Angola's Central Bank Signals Reserve Use as Inflation Stands at 12.4%
Angola's central bank signals possible reserve deployment to stabilize the kwanza while inflation stands at 12.4% and tax cuts on food are considered.

*TL;DR – Angola’s inflation slowed to 12.4% in March, but the National Bank of Angola (BNA) warned it could deploy international reserves to defend the kwanza and is considering lower import taxes on food to ease household costs.*
Context Angola’s economy has been battling imported price pressures from higher fuel, fertilizer and food costs linked to global conflicts. The BNA, the country’s central bank, presented the IMF’s Sub‑Saharan Africa outlook in Luanda on May 7, 2026, and outlined its response to persistent external shocks.
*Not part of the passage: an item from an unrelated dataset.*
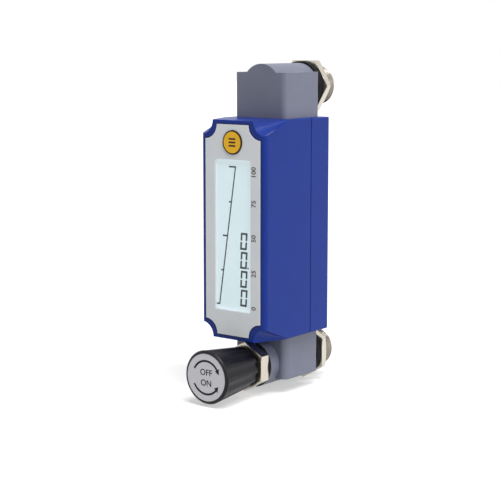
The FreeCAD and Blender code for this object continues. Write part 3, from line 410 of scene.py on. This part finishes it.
def port_profile(start, end):
    """The port's section as (y, radius, thread), where a thread is None, "stud" or "bore"."""
    middle = (start + STUD_START) / 2
    groove = SHANK_RADIUS - SEAL_GROOVE_DEPTH
    points = [(start, PASSAGE_RADIUS), (start, SHANK_RADIUS), (middle - SEAL_GROOVE_HALF, SHANK_RADIUS),
              (middle - SEAL_GROOVE_HALF, groove), (middle + SEAL_GROOVE_HALF, groove),
              (middle + SEAL_GROOVE_HALF, SHANK_RADIUS), (STUD_START, SHANK_RADIUS),
              (STUD_START, STUD_RADIUS)]
    profile = [(y, radius, None) for y, radius in points]
    length = end - STUD_CHAMFER - STUD_START
    count = int(length / STUD_PITCH * STEPS_PER_PITCH)
    profile += [(STUD_START + length * step / count, STUD_RADIUS, "stud") for step in range(1, count + 1)]
    profile += [(end, STUD_RADIUS - STUD_CHAMFER, None), (end, PORT_RADIUS + PORT_MOUTH, None)]
    length = PORT_LENGTH - PORT_MOUTH
    count = int(length / PORT_PITCH * STEPS_PER_PITCH)
    profile += [(end - PORT_MOUTH - length * step / count, PORT_RADIUS, "bore") for step in range(count + 1)]
    profile.append((end - PORT_LENGTH, PASSAGE_RADIUS, None))
    return profile


def cut_depth(y, turn, thread, bore_end):
    """How far a thread moves the surface outwards at a place along and round the port."""
    if thread == "stud":
        fade = min(1.0, (y - STUD_START) / STUD_PITCH)
        return -STUD_DEPTH * fade * wave(y / STUD_PITCH - turn)
    if thread == "bore":
        fade = min(1.0, (y - bore_end) / PORT_PITCH)
        return PORT_DEPTH * fade * wave(y / PORT_PITCH - turn)
    return 0.0


def thread_piece(name, node, material):
    """A threaded port: the CAD port's own form with a helical thread outside and inside."""
    low, high = node_box(node)
    centre = (low + high) / 2
    shape = bmesh.new()
    rings = []
    for y, radius, thread in port_profile(low.y, high.y):
        ring = []
        for index in range(SEGMENTS):
            turn = index / SEGMENTS
            angle = 2 * math.pi * turn
            reach = radius + cut_depth(y, turn, thread, high.y - PORT_LENGTH)
            place = Vector((centre.x + reach * math.cos(angle), y, centre.z + reach * math.sin(angle)))
            ring.append(shape.verts.new(place * MM))
        rings.append(ring)
    rings.append(rings[0])
    for first, second in zip(rings, rings[1:]):
        for index in range(SEGMENTS):
            following = (index + 1) % SEGMENTS
            shape.faces.new((first[index], second[index], second[following], first[following]))
    piece = new_piece(name, shape, material, "root", 50.0)
    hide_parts(node)
    return piece


# The whole scene

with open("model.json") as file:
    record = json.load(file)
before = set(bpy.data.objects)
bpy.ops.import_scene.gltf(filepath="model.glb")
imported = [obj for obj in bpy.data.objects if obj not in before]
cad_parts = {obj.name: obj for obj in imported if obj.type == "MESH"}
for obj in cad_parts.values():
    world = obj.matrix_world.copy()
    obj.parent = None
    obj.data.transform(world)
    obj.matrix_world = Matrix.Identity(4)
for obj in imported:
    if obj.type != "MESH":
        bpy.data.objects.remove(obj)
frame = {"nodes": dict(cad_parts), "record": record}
cad_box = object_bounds()


def set_camera():
    """The camera as fitted to the photograph."""
    data = bpy.data.cameras.new("camera")
    data.sensor_width = SENSOR
    data.lens = CAMERA_LENS
    data.clip_start = 0.01
    camera = bpy.data.objects.new("camera", data)
    camera.location = CAMERA_PLACE
    camera.rotation_euler = (math.radians(90 - CAMERA_ELEVATION), 0, math.radians(CAMERA_AZIMUTH))
    bpy.context.scene.collection.objects.link(camera)
    bpy.context.scene.camera = camera


def set_light(name, direction, level, spread):
    """A distant light that gives a level of light on a white surface that faces it."""
    data = bpy.data.lights.new(name, "SUN")
    data.energy = level * math.pi
    data.angle = math.radians(spread)
    light = bpy.data.objects.new(name, data)
    light.location = Vector(direction).normalized()
    light.rotation_euler = Vector(direction).to_track_quat("Z", "Y").to_euler()
    bpy.context.scene.collection.objects.link(light)


def set_world():
    """Soft grey light all round, and white where the camera or a reflection sees it."""
    world = bpy.data.worlds.new("world")
    bpy.context.scene.world = world
    world.use_nodes = True
    tree = world.node_tree
    tree.nodes.clear()
    output = tree.nodes.new("ShaderNodeOutputWorld")
    mix = tree.nodes.new("ShaderNodeMixShader")
    fill = tree.nodes.new("ShaderNodeBackground")
    fill.inputs["Color"].default_value = (1.0, 1.0, 1.0, 1.0)
    fill.inputs["Strength"].default_value = WORLD_LEVEL
    white = tree.nodes.new("ShaderNodeBackground")
    white.inputs["Color"].default_value = (1.0, 1.0, 1.0, 1.0)
    white.inputs["Strength"].default_value = WHITE_LEVEL
    seen = seen_rays(tree)
    tree.links.new(seen, mix.inputs["Fac"])
    tree.links.new(fill.outputs[0], mix.inputs[1])
    tree.links.new(white.outputs[0], mix.inputs[2])
    tree.links.new(mix.outputs[0], output.inputs["Surface"])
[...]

Key Facts - Inflation fell to 12.4% in March 2026, down from double‑digit peaks earlier in the year, reflecting tighter control of monetary aggregates (the total money supply) and a steadier exchange rate. - The BNA set a 2026 year‑end inflation target of 13.5% and aims for single‑digit inflation in the medium term. - Governor Domingos Pedro said the bank monitors market liquidity through open‑market operations—buying or selling government bonds—and mandatory reserve requirements, adjusting supply to match economic demand. - Pedro warned that if external shocks such as the Middle East conflict continue, the BNA may use its foreign‑exchange reserves to stabilize the kwanza (AOA) and curb inflationary spillovers. - He also suggested the government consider cutting customs duties on food and fertilizers, and possibly reducing consumption taxes, to protect families from cost‑push inflation. - Angola’s sovereign bond (ticker: AOZB) traded at a 7.2% yield on the Johannesburg Stock Exchange, reflecting investor caution amid currency volatility.
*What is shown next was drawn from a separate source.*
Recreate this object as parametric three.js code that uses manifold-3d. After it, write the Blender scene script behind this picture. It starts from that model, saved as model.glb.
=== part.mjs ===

What It Means Deploying reserves would signal a shift from pure monetary tightening to direct market intervention, a tool used by emerging markets to smooth sharp currency swings. Such a move could bolster the AOA against speculative outflows, supporting import‑dependent sectors and helping keep inflation below the 13.5% ceiling.
A cut in food import taxes would lower the landed cost of staples, directly easing pressure on household budgets. However, reduced tariff revenue could strain public finances unless offset by higher growth or fiscal adjustments.
Investors will watch the BNA’s next policy meeting for any formal reserve‑use announcement and for details on the proposed tax changes. The reaction of the AOA against the US dollar (USD/AOA) and the performance of AOZB will indicate market confidence in the bank’s strategy.
Looking ahead, the key indicator will be whether external shocks subside enough for the BNA to keep reserves untouched, or if a coordinated fiscal‑monetary response becomes necessary to push inflation into single‑digit territory.